Per questo si è parlato del problema di effettuare una scelta “condivisa” che possa andare bene sia al Vaticano che al governo di Pechino. Una scelta che vede la comunità cattolica in Cina quanto mai divisa. “Sono venuto per perorare la causa del nostro futuro vescovo”, ha dichiarato Zen.

“Da più di un anno e mezzo siamo senza vescovo, a Hong Kong. All’inizio c’era la buona idea di fare vescovo l’ausiliare, che è rimasto quando è morto il vescovo; un francescano gentile, ma anche coraggioso: mons. Joseph Ha Chi-shing”. Una persona che come ha ribadito Zen “Ha criticato il governo gentilmente, senza gridare”. Per questo “Si parlava di questo vescovo ausiliare come successore. Adesso, invece, dicono che serva uno che abbia la benedizione di Pechino”.

Tra le proposte del vescovo ci sarebbe anche quella di soprassedere dal rinnovo dell’accordo con la Cina.

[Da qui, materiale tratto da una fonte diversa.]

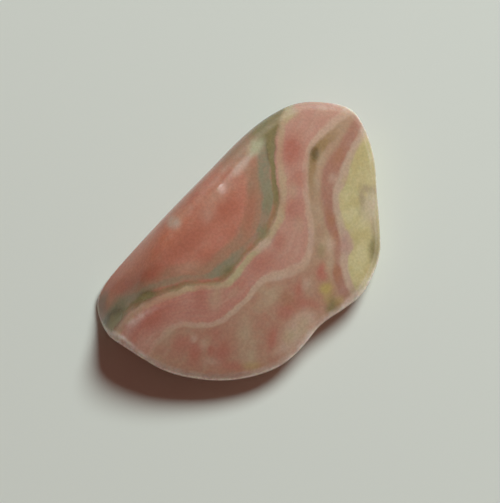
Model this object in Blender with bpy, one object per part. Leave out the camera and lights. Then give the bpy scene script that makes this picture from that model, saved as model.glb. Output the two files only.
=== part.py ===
"""Rhodochrosite slice: one loose piece of banded stone, sawn as a thick slice and rounded in a tumbler.

The stone is a single solid. It lies on its flat sawn underside. Its upper face slopes from a ridge beside
the long straight flank (+Y) down to a crisp rim on the other side (-Y), where it overhangs its resting
face. A worn bevel at the blunt tip (-X) comes down almost to the surface that the stone lies on.

Frame: +X runs along the slice towards its broad end, +Y towards the straight flank, and +Z up. The origin
is under the middle of the stone's box, on the surface that it lies on.
"""

import math

import bmesh
import bpy
from mathutils import Vector

MM = 0.001

# The rim is the line where the slice is widest, seen from above. Each station, in millimetres, gives its
# place (x, y), its height above the resting face, how far in from it the rounded shoulder reaches on the
# upper face, how far in the rounded undercut reaches on the resting face, and how far the upper face is
# lowered there.
RIM = [
    # x, y, height, shoulder, undercut, drop
    (-14.5, 7.1, 0.5, 1.1, 1.8, 0.0),  # blunt tip, flank side
    (-15.2, 6.1, 0.5, 1.1, 1.8, 0.0),
    (-15.6, 5.2, 0.8, 1.2, 2.4, -0.1),
    (-16.0, 3.8, 3.0, 0.8, 3.2, -0.5),
    (-16.2, 2.5, 4.6, 0.6, 4.0, -0.9),  # blunt tip, foremost corner
    (-15.4, -0.5, 5.1, 0.5, 4.1, 0.0),
    (-14.2, -3.4, 4.2, 0.5, 4.1, 0.4),  # belly, a long crisp curve
    (-12.3, -5.8, 3.5, 0.5, 4.0, 0.6),
    (-10.0, -7.8, 3.0, 0.5, 3.9, 0.5),
    (-7.3, -9.3, 2.9, 0.5, 3.8, 0.1),
    (-4.7, -10.0, 2.8, 0.5, 3.5, -0.1),
    (-2.3, -9.9, 3.0, 0.5, 3.3, -0.2),
    (0.4, -9.4, 3.3, 0.5, 3.1, -0.3),  # shallow notch in the belly
    (3.1, -9.6, 3.1, 0.5, 3.0, -0.4),
    (5.6, -9.6, 2.7, 0.6, 2.8, -0.5),
    (7.8, -8.7, 2.3, 0.6, 2.6, 0.1),  # short facet at the broad end
    (9.8, -7.5, 1.8, 0.6, 2.4, 0.8),
    (11.7, -5.2, 1.9, 0.6, 2.4, 1.3),
    (13.7, -2.4, 2.5, 0.6, 2.5, 1.3),
    (15.5, 0.1, 3.1, 0.7, 2.5, 0.8),
    (16.7, 3.0, 3.6, 0.8, 2.8, 0.5),  # broad round end
    (16.9, 5.4, 3.9, 1.0, 3.0, 0.4),
    (15.2, 7.5, 4.2, 1.3, 3.0, 0.0),
    (12.9, 9.2, 4.2, 1.6, 2.8, 0.0),
    (9.9, 9.9, 4.0, 1.9, 2.6, 0.0),  # straight flank
    (6.2, 9.9, 3.8, 2.1, 2.5, 0.0),
    (0.5, 9.2, 3.5, 2.2, 2.5, 0.0),
    (-5.0, 8.7, 2.9, 2.6, 2.6, 0.0),
    (-10.1, 8.2, 2.0, 2.2, 2.6, 0.0),
    (-13.1, 7.8, 1.0, 1.5, 2.2, 0.0),
]

# The upper face is one dome: its highest point, how fast it falls away along and across, and how far it is
# skewed, so that it stands higher over the tip's belly side. Towards the rim it is lowered by each
# station's drop.
CROWN_X = -1.6
CROWN_Y = 6.2
CROWN_HEIGHT = 8.25
FALL_ALONG = 0.0102
FALL_ACROSS = 0.0195
SKEW = 0.0017
DROP_POWER = 3.0  # how late, on the way out to the rim, that drop comes

# At the tip's flank side the dome is cut by a worn bevel: its height over the origin, its slopes along +X and
# +Y, and how softly it runs into the dome, in millimetres.
BEVEL_HEIGHT = 19.9
BEVEL_ALONG = 0.8
BEVEL_ACROSS = -1.03
BEVEL_BLEND = 1.4

# Inward from the rim, every section heads for a spine that runs along the stone's middle.
SPINE_HALF_LENGTH = 9.0
SPINE_Y = 0.5

# How finely the solid is faceted.
AROUND = 96
RIM_STEPS = 24  # places worked out between two rim stations
SHOULDER_RINGS = 6
UNDERCUT_RINGS = 8
UPPER_FACE_RINGS = 11
RESTING_FACE_RINGS = 3
MIDDLE_Y = -1.8  # where the rings of both faces shrink to
SMALLEST_RING = 0.16  # as a share of its face

STONE_PINK = (0.46, 0.21, 0.16, 1.0)


def clear_scene():
    for old in list(bpy.data.objects):
        bpy.data.objects.remove(old)


def catmull_rom(before, start, end, after, t):
    """The values between start and end, at t from 0 to 1, of a smooth curve through all four rows."""
    return [
        0.5 * (2 * b + (c - a) * t + (2 * a - 5 * b + 4 * c - d) * t**2 + (3 * b - a - 3 * c + d) * t**3)
        for a, b, c, d in zip(before, start, end, after)
    ]


def rim_rows(stations, count):
    """The closed rim through the stations, as rows spaced evenly along its length in plan."""
    fine = []
    for i in range(len(stations)):
        four = [stations[(i + k) % len(stations)] for k in (-1, 0, 1, 2)]
        fine += [catmull_rom(*four, step / RIM_STEPS) for step in range(RIM_STEPS)]
    lengths = [0.0]
    for i in range(len(fine)):
        lengths.append(lengths[-1] + math.dist(fine[i][:2], fine[(i + 1) % len(fine)][:2]))
    rows = []
    at = 0
    for i in range(count):
        wanted = lengths[-1] * i / count
        while lengths[at + 1] < wanted:
            at += 1
        share = (wanted - lengths[at]) / (lengths[at + 1] - lengths[at])
        here, there = fine[at], fine[(at + 1) % len(fine)]
        rows.append([a + (b - a) * share for a, b in zip(here, there)])
    return rows


def upper_face(x, y):
    """The height of the upper face over a point in plan: the dome, cut by the bevel."""
    dx, dy = x - CROWN_X, y - CROWN_Y
    dome = CROWN_HEIGHT - FALL_ALONG * dx**2 - FALL_ACROSS * dy**2 + SKEW * dx * dy
    bevel = BEVEL_HEIGHT + BEVEL_ALONG * x + BEVEL_ACROSS * y
    return (dome + bevel - math.hypot(dome - bevel, BEVEL_BLEND)) / 2


def to_spine(x, y):
    """The vector in plan from a rim point to the spine."""
    return Vector((SPINE_HALF_LENGTH * math.tanh(x / SPINE_HALF_LENGTH) - x, SPINE_Y - y))


def section(row):
    """One section's points from the upper face's inner edge, over the rim, to the resting face's edge."""
    x, y, rim, shoulder, undercut, drop = row
    reach = to_spine(x, y).length
    heading = to_spine(x, y) / reach
    points = []
    for ring in range(SHOULDER_RINGS, 0, -1):
        turn = math.pi / 2 * ring / SHOULDER_RINGS
        inset = shoulder * (1 - math.cos(turn))
        px, py = Vector((x, y)) + heading * inset
        face = upper_face(px, py) - drop * (1 - inset / reach) ** DROP_POWER
        points.append((px, py, rim + (face - rim) * math.sin(turn)))
    points.append((x, y, rim))
    for ring in range(1, UNDERCUT_RINGS + 1):
        turn = math.pi / 2 * ring / UNDERCUT_RINGS
        px, py = Vector((x, y)) + heading * undercut * (1 - math.cos(turn))
        points.append((px, py, rim * (1 - math.sin(turn))))
    return points


def face_rings(edge, count, height):
    """Rings that shrink from a face's edge towards its middle.

    They follow height(x, y), and fade out what the edge differs from it.
    """
    rings = []
    for ring in range(1, count + 1):
        share = 1 - (1 - SMALLEST_RING) * ring / count
        ring_points = []
        for x, y, z in edge:
            px, py = x * share, MIDDLE_Y + (y - MIDDLE_Y) * share
            ring_points.append((px, py, height(px, py) + (z - height(x, y)) * share**DROP_POWER))
        rings.append(ring_points)
    return rings


def stone_mesh():
    """The closed mesh: rings from the upper face's middle, over the rim, to the resting face's middle."""
    sections = [section(row) for row in rim_rows(RIM, AROUND)]
    side_rings = [list(ring) for ring in zip(*sections)]
    upper_rings = face_rings(side_rings[0], UPPER_FACE_RINGS, upper_face)
    resting_rings = face_rings(side_rings[-1], RESTING_FACE_RINGS, lambda x, y: 0.0)
    rings = upper_rings[::-1] + side_rings + resting_rings

    bm = bmesh.new()
    loops = [[bm.verts.new(Vector(point) * MM) for point in ring] for ring in rings]
    for above, below in zip(loops, loops[1:]):
        for i in range(AROUND):
            j = (i + 1) % AROUND
            bm.faces.new((above[i], below[i], below[j], above[j]))
    top = bm.verts.new(Vector((0.0, MIDDLE_Y, upper_face(0.0, MIDDLE_Y))) * MM)
    bottom = bm.verts.new(Vector((0.0, MIDDLE_Y, 0.0)) * MM)
    for i in range(AROUND):
        j = (i + 1) % AROUND
        bm.faces.new((top, loops[0][i], loops[0][j]))
        bm.faces.new((bottom, loops[-1][j], loops[-1][i]))
    bmesh.ops.triangulate(bm, faces=bm.faces, quad_method="SHORT_EDGE")
    bmesh.ops.recalc_face_normals(bm, faces=bm.faces)

    mesh = bpy.data.meshes.new("rhodochrosite_slice")
    bm.to_mesh(mesh)
    bm.free()
    mesh.shade_smooth()
    return mesh


def centre_in_plan(mesh):
    """Moves the mesh so that the middle of its box, in plan, is over the origin."""
    for axis in (0, 1):
        values = [vertex.co[axis] for vertex in mesh.vertices]
        middle = (min(values) + max(values)) / 2
        for vertex in mesh.vertices:
            vertex.co[axis] -= middle


def polished_stone():
    material = bpy.data.materials.new("polished_stone")
    material.use_nodes = True
    shader = material.node_tree.nodes["Principled BSDF"]
    shader.inputs["Base Color"].default_value = STONE_PINK
    shader.inputs["Roughness"].default_value = 0.3
    shader.inputs["Metallic"].default_value = 0.0
    return material


def main():
    clear_scene()
    mesh = stone_mesh()
    centre_in_plan(mesh)
    mesh.materials.append(polished_stone())
    stone = bpy.data.objects.new("rhodochrosite_slice", mesh)
    bpy.context.scene.collection.objects.link(stone)


main()
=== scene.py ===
"""Looks of the rhodochrosite slice: one tumbled piece of banded stone on a plain pale floor.

The CAD stone is replaced by a finer mesh of the same shape, with the shallow groove, pits and waves of a
tumbled surface. The banding was traced over the reference picture. Every point of the stone has a
place in that picture, seen from where the camera stands, so the traced lines and stains are compared with
the mesh in picture pixels. Where the stone hides a point from the camera, the pattern wanders off with
depth, as banding does in a real stone.
"""
import math

import bmesh
import bpy
import numpy as np
from mathutils import Matrix, Vector, noise
from mathutils.bvhtree import BVHTree


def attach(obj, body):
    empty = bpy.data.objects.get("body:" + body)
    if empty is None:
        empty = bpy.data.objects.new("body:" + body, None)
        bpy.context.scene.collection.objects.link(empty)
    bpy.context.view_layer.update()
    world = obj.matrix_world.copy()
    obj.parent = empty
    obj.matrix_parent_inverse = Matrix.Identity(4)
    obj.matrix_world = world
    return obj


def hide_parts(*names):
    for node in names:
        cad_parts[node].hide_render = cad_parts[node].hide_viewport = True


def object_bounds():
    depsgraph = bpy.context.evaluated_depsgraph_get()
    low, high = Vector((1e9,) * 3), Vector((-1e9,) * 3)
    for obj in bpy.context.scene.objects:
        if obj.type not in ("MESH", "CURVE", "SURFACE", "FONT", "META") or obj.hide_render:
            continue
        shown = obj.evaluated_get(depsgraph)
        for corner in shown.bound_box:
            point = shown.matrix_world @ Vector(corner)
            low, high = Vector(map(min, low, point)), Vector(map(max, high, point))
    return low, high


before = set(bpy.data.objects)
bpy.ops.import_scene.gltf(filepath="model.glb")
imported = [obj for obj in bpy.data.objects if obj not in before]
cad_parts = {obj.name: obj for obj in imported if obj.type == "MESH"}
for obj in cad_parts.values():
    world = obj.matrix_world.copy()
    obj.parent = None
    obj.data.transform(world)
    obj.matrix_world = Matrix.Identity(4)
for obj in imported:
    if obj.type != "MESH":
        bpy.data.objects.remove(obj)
CAD_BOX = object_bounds()

MM = 0.001

# The picture and the camera that took it.
PICTURE_WIDTH = 500
PICTURE_HEIGHT = 503
PIXELS_PER_MM = 10.0
CAMERA_DISTANCE = 220.0  # mm
CAMERA_AZIMUTH = -40.0  # degrees: the camera's right is turned this far clockwise from +X
CAMERA_ELEVATION = 75.0
AIM = Vector((0.01, 1.36, 0.0))  # mm
SENSOR = 36.0  # mm
NEAREST_SEEN = 10.0  # mm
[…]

In un’intervista al National Catholic Register, Zen, da sempre critico nei confronti del Partito comunista cinese, ha detto che questo accordo “ucciderà la Chiesa”. Secondo il porporato, “il governo di Pechino potrà usarlo per chiedere alla gente qualsiasi cosa in nome del Papa”. Chiara la sua presa di posizione.

Molto meno chiara, invece, la posizione di Papa Francesco. Ufficialmente la decisione di non riceverlo sarebbe stata dovuta ai troppi impegni. Ma l’argomento “Cina” è assolutamente prioritario e la nomina del vescovo di Hong Kong è un problema non da poco. I rapporti tra la Chiesa e la Cina non sono mai stati facili: interrotti nel 1951, sono ripresi nel 2018. A suggellarli  un accordo che consentiva al Vaticano di nominare i vescovi nel Paese. I dettagli di questo  accordo non sono noti. Ma una cosa è certa: la scadenza dell’accordo, prevista per il mese di Settembre 2020. Per questo, da tempo, sono in corso trattative per il rinnovo. E per questo, la decisione della nomina del vescovo di Hong Kong appare estremamente delicata. In ballo ci sarebbe la possibilità (preannunciata da un periodico cattolico) per il Vaticano di aprire un ufficio di Pechino con un rappresentante permanente. E il Segretario di Stato della Santa Sede, il cardinale Pietro Parolin, sarebbe alle prese con l’organizzazione di un incontro con il premier cinese per gettare le basi di un nuovo rapporto senza precedenti tra i due “governi”. Accordo che potrebbe influire molto sulla nomina del vescovo di Hong Kong. Il presidente della Federazione delle Conferenze Episcopali dell’Asia, cardinale Charles Maung Bo, ha dichiarato pubblicamente che la legge sulla sicurezza nazionale voluta da Pechino proprio per fronteggiare le proteste a Hong Kong “indebolisce gravemente il Consiglio legislativo di Hong Kong e la sua autonomia” e “trasforma radicalmente l’identità di Hong Kong”.

Ma i problemi non finiscono qui: il vescovo ad interim di Hong Kong, Tong Hon, non sarebbe ben voluto dalla comunità locale per le sue posizioni sulle politiche di Pechino per Hong Kong e per aver “compreso” la decisione di Pechino e “ritenuto che la legge non avrebbe inciso sulla libertà di religione a Hong Kong”, come si legge in una intervista rilasciata da Hon dopo aver partecipato partecipato a una riunione a porte chiuse organizzata dall’Ufficio cinese per i rapporti con Hong Kong nella quale il delegato di Pechino avrebbe “invitato” i 21 leader religiosi presenti a esprimere sostegno alla legge sulla sicurezza nazionale.

Un motivo in più per l’88enne Zen per volare precipitosamente in Vaticano sperando di poter ricevere udienza dal Pontefice. Il quale, però, ha preferito non incontrarlo.